As for the list of anticipated "Cons", many of the problems I expected to encounter simply were not an issue. Obviously, the biggest being the amount of money saved. That truly has been the most surprising outcome of this experiment. I fully expected to spend $25-$30 more a week, by not shopping at Wal.Mart. I was shocked to find that I was spending $40+ less a week. Fewer packaged foods and impulse purchases led to a sharp decrease in spending.
It was also less time consuming. While the stores that I now shop in are farther away, I am more intentional about going and usually incorporate a visit to my friend Stacy's or the hubby's parents while we are there (both are on the way). I shop one morning or afternoon a week. No more "quick trips" into the store because I forgot something. If I don't have something now, I usually do without or find a substitute. That has made me a lot more creative in the kitchen!
I had also listed "being unable to rely on quick-fix junk meals and having to plan ahead" as a con, but it is easy to see that it is much better to plan ahead and to cook healthy meals!
The only other con on the list was "being unable to find some items (such as most dairy). That was true, for the first several weeks. However, once I discovered that IGA was locally owned, that was pretty much a non issue. IGA carried most items that I could need.
So, now what? Will I continue to shop locally or will I go back to my old habits? Will I shop mostly locally with the occasional wal.mart trip thrown in? I will admit, there were times that it was a real challenge to make myself drive to IGA, which is 20 minutes away, instead of Harvey's, which is less than a mile. There were times (albeit infrequently) when at bedtime, I realized that we had no milk, cereal, eggs, etc. for breakfast. It would have been really nice to just run over to the store nearby. However, if I had planned more carefully, that situation wouldn't even have arisen.
For several weeks, I have been thinking about what I would do when the experiment ended. I am very much an all or nothing person. If I start going again at all, it will be very difficult for me to not fall into old habits. And truly, I am so much happier with the way things have been these last two months. More money, more time, more connection to community, more creativity...I don't want to give those things away by shopping at Wal.Mart. So, yes, I plan to continue to shop local, independent stores. Exceptions? When I am out of town, or when it causes others to be inconvenienced.

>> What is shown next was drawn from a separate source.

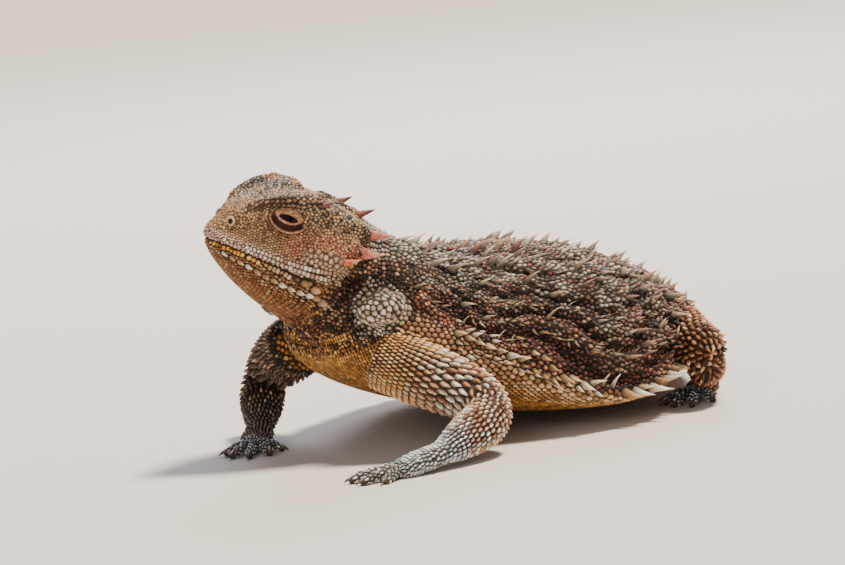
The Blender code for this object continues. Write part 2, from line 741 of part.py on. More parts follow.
def tail_spines(clear, tail, rng):
    pieces = []
    for place, step in ((RING_POINTS / 8, 1.6), (3.0 / 2, 2.2)):
        rings = np.arange(0.8, len(tail.rings) - 1.2, step / 2)
        for ring in rings:
            for side in (1, -1):
                spot = tail.at(ring, place * side)
                shrink = 1 - 0.06 * ring
                length, radius = TAIL_SPINE
                size = rng.uniform(0.85, 1.15) * shrink
                pieces.append(spine(clear, "tail", *spot, length * size, radius * max(size, 0.7)))
    return pieces


def limb_spines(clear, node, loft, rng, rows):
    """Keeled scales over the top and sides of a limb, pointing towards its foot."""
    pieces = []
    for row in range(rows):
        ring = 0.8 + row * (len(loft.rings) - 2.2) / (rows - 1)
        for k in range(LIMB_SIDES // 2):
            spot = loft.at(ring, 2 * k + (row % 2))
            if spot[1][2] < -0.35:
                continue
            length, radius = LIMB_SPINE
            size = rng.uniform(0.85, 1.15)
            pieces.append(spine(clear, node, *spot, length * size, radius * size, lean=1.2, thin=0.8))
    return pieces


def head_scutes(clear, head, rng):
    """Plates of the crown, cheeks, lips and lower jaw, where they have room."""
    starts = np.concatenate([[0], np.cumsum(HEAD_STEPS)])
    last = (len(HEAD_RAILS[0]) - 1) * HEAD_RINGS_PER_SPAN
    around = head.rings.shape[1]

    def column(rail, side):
        span = min(int(rail), len(HEAD_STEPS) - 1)
        j = starts[span] + (rail - span) * HEAD_STEPS[span]
        return j if side > 0 else around - j

    plates = []

    def plate(ring, rail, side, radius, height, sides=6, peak=0.0):
        point, normal, along = head.at(ring, column(rail, side))
        if clear.free("head", point, point + normal * height, radius):
            plates.append(scute(point, normal, along, radius, height, sides, peak))

    for row, rail in enumerate((0.0, 0.42, 0.84)):
        for k in range(4):
            ring = 4.6 + k * 3.0 + (row % 2) * 1.2
            for side in (1, -1) if rail > 0 else (1,):
                size = rng.uniform(0.85, 1.15) * (0.7 + 0.03 * ring)
                plate(ring + rng.uniform(-0.2, 0.2), rail, side, size, 0.3, 5)
    for side in (1, -1):
        for k in range(6):
            ring = 2.2 + k * 2.1
            plate(ring, 3.75, side, 0.5 + 0.03 * k, 0.25, 4)
            plate(ring + 0.6, 5.35, side, 0.5 + 0.04 * k, 0.35, 4, 0.2)
        for k in range(4):
            plate(6.4 + k * 2.4, 6.25, side, 0.55 + 0.06 * k, 0.55, 4, 0.5)
        for k in range(3):
            plate(11.4 + k * 1.7, 2.55, side, 0.8, 0.3, 5)
        plate(14.6, 5.0, side, 0.95, 0.6, 5, 0.5)
    return plates


def straight(start, end):
    """A line of two points and its run, as tube reads them."""
    line = np.array([start, end], float)
    return line, np.array([0.0, np.linalg.norm(line[1] - line[0])])


def make_foreleg(side):
    """Upper arm, forearm and palm on one rounded line, parted at the elbow and the wrist."""
    line, run, (elbow, wrist) = limb_line(FORELEG_CORNERS[side])
    half_gap = GAP / 2
    palm_radii = (1.9, 2.2, PALM_RADIUS, 2.1)
    return {
        f"upper_arm_{side}": Loft(
            tube(line, run, 0.0, elbow - half_gap, UPPER_ARM_RADII, LIMB_SIDES, LIMB_RINGS)
        ),
        f"forearm_{side}": Loft(
            tube(line, run, elbow + half_gap, wrist - half_gap, FOREARM_RADII, LIMB_SIDES, LIMB_RINGS)
        ),
        f"hand_{side}": Loft(
            tube(line, run, wrist + half_gap, run[-1], palm_radii, LIMB_SIDES, 5, PALM_FLATNESS, True)
        ),
    }, line[-1]


def make_hind_leg(side):
    """Thigh, shank and sole, each a round-ended tube that its parent is later cut from."""
    hip, knee, under_knee, ankle = HIND_LEG_POINTS[side]
    line, run = straight(hip, knee)
    thigh = rounded(tube(line, run, 0.0, run[-1], THIGH_RADII, LIMB_SIDES, LIMB_RINGS - 1))
    line, run = straight(under_knee, ankle)
    shank = rounded(tube(line, run, 0.0, run[-1], SHANK_RADII, LIMB_SIDES, LIMB_RINGS - 2), True)
    angle = math.radians(DIGITS[f"foot_{side}"][0])
    ahead = np.array((math.cos(angle), math.sin(angle), 0.0))
    heel = np.array((ankle[0], ankle[1], FOOT_HEIGHT)) - ahead * HEEL_LENGTH
    line, run = straight(heel, heel + ahead * FOOT_LENGTH)
    sole_radii = (1.5, 2.2, PALM_RADIUS, 2.1)
    sole = Loft(tube(line, run, 0.0, run[-1], sole_radii, LIMB_SIDES, 5, PALM_FLATNESS, True))
    return {f"thigh_{side}": thigh, f"shank_{side}": shank, f"foot_{side}": sole}, line[-1]


def make_digits(name, knuckles, rng):
    """Five arched digits and their claws, as pieces to join to the palm."""
    heading, spreads, lengths = DIGITS[name]
    middle_way = math.radians(heading)
    ahead = np.array((math.cos(middle_way), math.sin(middle_way), 0.0))
    pieces = []
    for spread, length in zip(spreads, lengths):
        angle = math.radians(heading + spread)
        out = np.array((math.cos(angle), math.sin(angle), 0.0))
        side = np.cross(out, (0, 0, 1))
        root = knuckles - ahead * 0.9 + out * 1.2
        root[2] = DIGIT_ROOT_HEIGHT
        tip = root + out * length * rng.uniform(0.95, 1.05)
        tip[2] = DIGIT_TIP_RADIUS - 0.08
        middle = (root + tip) / 2 + np.array((0, 0, DIGIT_ARCH))
        rings = []
        for share in np.linspace(0, 1, DIGIT_RINGS):
            centre = root * (1 - share) ** 2 + middle * 2 * share * (1 - share) + tip * share**2
            size = DIGIT_RADIUS + (DIGIT_TIP_RADIUS - DIGIT_RADIUS) * share
            turn = np.linspace(0, 2 * math.pi, DIGIT_SIDES, endpoint=False)
            rings.append(centre + size * (np.outer(np.cos(turn), side) + np.outer(np.sin(turn), (0, 0, 1))))
        pieces.append(Loft(rings, tip + out * 0.4))
        claw_root = tip - out * 0.35 + np.array((0, 0, 0.12))
        claw_tip = tip + out * CLAW_LENGTH * 0.8
        claw_tip[2] = 0.12
        pieces.append(cone(claw_root, claw_tip, CLAW_RADIUS, CLAW_RADIUS, 4))
    return pieces


def main():
    for old in list(bpy.data.objects):
        bpy.data.objects.remove(old)
    lizard = bpy.data.collections.new("horned_lizard")
    helpers = bpy.data.collections.new("cutters")
    for collection in (lizard, helpers):
        bpy.context.scene.collection.children.link(collection)
    helpers.hide_render = True
    rng = random.Random(SEED)

    head, trunk, tail = make_head(), make_trunk(), make_tail()
    neck = make_neck(head, trunk)
    cores = {"head": head, "torso": trunk, "tail": tail, "neck": neck}
    digits = {}
    for side in ("left", "right"):
        for end_name, maker in (("hand", make_foreleg), ("foot", make_hind_leg)):
            pieces, knuckles = maker(side)
            cores.update(pieces)
            digits[f"{end_name}_{side}"] = make_digits(f"{end_name}_{side}", knuckles, rng)
    horns = {}
    for name, (root, tip, wide, thin) in HORNS.items():
        for side_name, side in (("left", 1), ("right", -1)):
            horns[f"{name}_{side_name}"] = horn(
                from_head(mirrored(root, side)), from_head(mirrored(tip, side)), wide, thin
            )

    clear = Clearance({**cores, **horns})
    joined = {name: [] for name in cores}
    centre, radii = SHOULDER_BULGE
    bulges = [ellipsoid(mirrored(centre, side), radii) for side in (1, -1)]
    for bulge in bulges:
        clear.add("torso", bulge)
    spines = trunk_spines(clear, trunk, rng) + fringe_spines(clear, trunk, rng)
    joined["torso"] = [s for s in spines if s] + bulges
    joined["tail"] = [s for s in tail_spines(clear, tail, rng) if s]
    for node in cores:
        if node.startswith(("upper_arm", "forearm", "thigh", "shank")):
            joined[node] = [s for s in limb_spines(clear, node, cores[node], rng, LIMB_SPINE_ROWS) if s]
    joined.update(digits)

    eyes = {}
    eye_cuts = []
    joined["head"] = head_scutes(clear, head, rng)
    for side_name, side in (("left", 1), ("right", -1)):
        middle = from_head(mirrored(EYE_CENTRE, side))
        eyes[f"eye_{side_name}"] = ellipsoid(middle, (EYE_RADIUS,) * 3, 12, 7)
        lid = ellipsoid(middle, (LID_RADIUS,) * 3, 12, 7)
        socket = ellipsoid(middle, (EYE_RADIUS + GAP,) * 3, 12, 7)
        out = HEAD_TURN @ unit((side, -0.12, 0.06))
        ahead = unit(HEAD_TURN[:, 1] - out * (HEAD_TURN[:, 1] @ out))
        up = np.cross(ahead, out) * side
        ring_centre = middle + out * (LID_RADIUS - 1.05)
        orbit = ring_tube(ring_centre, ahead, up, ORBIT_RING[:2], ORBIT_RING[2])
        joined["head"] += [lid, orbit, brow_ridge(side)]
        turn = np.linspace(0, 2 * math.pi, 12, endpoint=False)
        almond = np.outer(np.cos(turn) * LID_OPENING[0], ahead) + np.outer(
            np.sin(turn) * LID_OPENING[1], up
        )
        opening = Loft([middle + out * 1.2 + almond, middle + out * 6 + almond])
        nostril = from_head(mirrored((2.75, 2.1, 2.5), side))
        eye_cuts += [socket, opening, ellipsoid(nostril, (0.5, 0.5, 0.45), 8, 5)]

    objects = {}
    floor = Loft([[(x, y, z) for x, y in ((-90, -60), (90, -60), (90, 120), (-90, 120))] for z in (-9.0, 0.0)])
    for name, core in cores.items():
        obj = as_object(name, core, lizard)
        cuts = []
        if name.startswith(("upper_arm", "forearm", "thigh", "shank")):
            cuts += [trunk.grown(GAP)] + [bulge.grown(GAP) for bulge in bulges]
        if name.startswith(("thigh", "shank", "foot")):
            cuts.append(tail.grown(GAP))
        combine(obj, joined[name], helpers, "UNION")
        if name == "head":
            cuts += eye_cuts
        if name == "torso":
            cuts += [neck.grown(GAP - 0.02), head.grown(GAP)]
        for child, parent, room in PARENTS:
            if name.startswith(child):
                cuts.append(cores[name.replace(child, parent)].grown(room))
        if name.startswith(("hand", "foot", "forearm", "shank")):
            cuts.append(floor)
        combine(obj, cuts, helpers, "DIFFERENCE")
        objects[name] = obj
    head_cut = head.grown(GAP)
    for name, loft in horns.items():
        objects[name] = as_object(name, loft, lizard)
        combine(objects[name], [head_cut], helpers, "DIFFERENCE")
    for name, ball in eyes.items():
        objects[name] = as_object(name, ball, lizard)

    corners = np.concatenate([np.array([v.co[:] for v in obj.data.vertices]) for obj in objects.values()])
    low, high = corners.min(0), corners.max(0)
    shift = (-(low[0] + high[0]) / 2, -(low[1] + high[1]) / 2, -low[2])
    for name, obj in objects.items():
        for vertex in obj.data.vertices:
            vertex.co = [c + s for c, s in zip(vertex.co, shift)]
        finish = next((key for key in ("eye", "horn") if name.startswith(key)), name)
        dress(obj, finish if finish in FINISHES else "limb")
    print("triangles", {n: len(o.data.polygons) for n, o in objects.items()})
    print("total", sum(len(o.data.polygons) for o in objects.values()))


main()
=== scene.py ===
"""Looks of a life-size horned lizard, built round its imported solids.

One skin covers the whole body. Thousands of scales, plates and spines are solid mesh on that skin,
each one shaped to the room between its neighbours. Eyes, lids, horns and claws are pieces of
their own. Lengths are millimetres in the design frame of the solids (snout towards -Y, the
lizard's left side +X, feet on z = 0) until a mesh is made, when they turn into metres.
"""

from __future__ import annotations

import logging
import math
import sys
from dataclasses import dataclass, field
from enum import IntEnum

import bpy
import numpy as np
from mathutils import Matrix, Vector
from mathutils.bvhtree import BVHTree
from mathutils.kdtree import KDTree

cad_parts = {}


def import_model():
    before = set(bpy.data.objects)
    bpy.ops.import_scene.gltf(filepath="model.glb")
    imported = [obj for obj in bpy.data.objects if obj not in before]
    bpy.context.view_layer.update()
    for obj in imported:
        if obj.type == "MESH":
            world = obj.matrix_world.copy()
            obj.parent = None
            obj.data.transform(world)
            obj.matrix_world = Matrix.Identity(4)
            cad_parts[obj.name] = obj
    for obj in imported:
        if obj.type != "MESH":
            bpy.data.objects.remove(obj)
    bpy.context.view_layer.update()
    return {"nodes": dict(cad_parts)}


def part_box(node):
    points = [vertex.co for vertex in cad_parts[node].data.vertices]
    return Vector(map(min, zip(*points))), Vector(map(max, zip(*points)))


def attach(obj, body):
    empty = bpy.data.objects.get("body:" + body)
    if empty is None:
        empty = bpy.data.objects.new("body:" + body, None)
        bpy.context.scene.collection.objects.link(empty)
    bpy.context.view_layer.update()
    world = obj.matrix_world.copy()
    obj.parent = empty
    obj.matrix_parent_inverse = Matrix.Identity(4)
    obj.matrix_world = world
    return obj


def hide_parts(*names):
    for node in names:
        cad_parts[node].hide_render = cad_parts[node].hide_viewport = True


LOG = logging.getLogger("horned_lizard")
MM = 0.001
SEED = 41
BAKE_PATCH = 0.003
# The left side of the body and the right
SIDES = (1, -1)
# Corners of a scale's outline
EDGES = 8

Row = tuple[float, ...]
Array = np.ndarray


class Part(IntEnum):
    """The lengths of the body that carry their own kind of scale."""

    HEAD = 0
    NECK = 1
    TRUNK = 2
    TAIL = 3
    FORELEG = 4
    HIND_LEG = 5
    DIGIT = 6


def linear(colour: str) -> Array:
    """Turns an sRGB hex colour into linear light.

    Args:
        colour: Six hex digits after a hash sign.

    Returns:
        Red, green and blue, each 0 to 1.
    """
    channels = np.array([int(colour[k : k + 2], 16) for k in (1, 3, 5)]) / 255
    return np.where(channels <= 0.04045, channels / 12.92, ((channels + 0.055) / 1.055) ** 2.4)


def unit(vectors: Array) -> Array:
    """Vectors scaled to length one, along the last axis."""
    vectors = np.asarray(vectors, float)
    return vectors / np.maximum(np.linalg.norm(vectors, axis=-1, keepdims=True), 1e-12)


def along_surface(directions: Array, normals: Array) -> Array:
    """Directions of length 1 along a surface, by its normals."""
    return unit(directions - normals * (directions * normals).sum(1, keepdims=True))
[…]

For the record, I would just like to say that I do not think that Wal.Mart or other chain stores are evil. I am not critical of others that choose to shop at Wal.mart. Obviously, Wal.Mart has been successful for a reason. However, this experiment has had a radical effect on many aspects of my life. It has caused me to think about things that I had never considered before and has opened my eyes to new issues that I haven't even begun to explore. It exposed prejudices, incorrect ideology, and criticisms in my own mind that had to be examined. It showed me flaws in my character. It made me rethink a lot of what I do, why I do it, and what I believe. It made me ask myself all kinds of questions such as "Am I willing to do what is inconvenient, if I truly believe it is better?" "Where does my meat come from? How is it killed? Are the animals killed in an unneccessarily cruel way? If I expect that they are, do I have an obligation not to buy the meat?" "Is it better for me to support an independent business owner far away, or a corporation (that provides jobs and revenue to our local economy) that is local?"
As a result of the experiment, and questioning my principles, I no longer use any paper products except for toilet paper. I am switching from plastic to glass and metal in my home, as much as possible. I am making my own cleaning products and detergents. I am searching out local farmers, coops, farmers markets. I am cloth diapering. I am considering giving up factory-farmed meats. I plan to begin gardening and canning more of my foods. I bring my own bags to the store every time (instead of hit or miss, like before). And many other things. Does doing these things make me superior? Absolutely not. Are they the only right way to do things? No way. But for me, where I am, with what I have been given, it is the best way, right now. I am learning to live a more thoughtful, intentional, deliberate life. Desiring to honor God, even in the most mundane, quotidian events of my daily life. Searching. Challenging myself. It has been an eye opening experience. I am very different than I was two months ago. Just ask my husband. :)
Who would have thought all this would come from eliminating Wal.Mart from my life?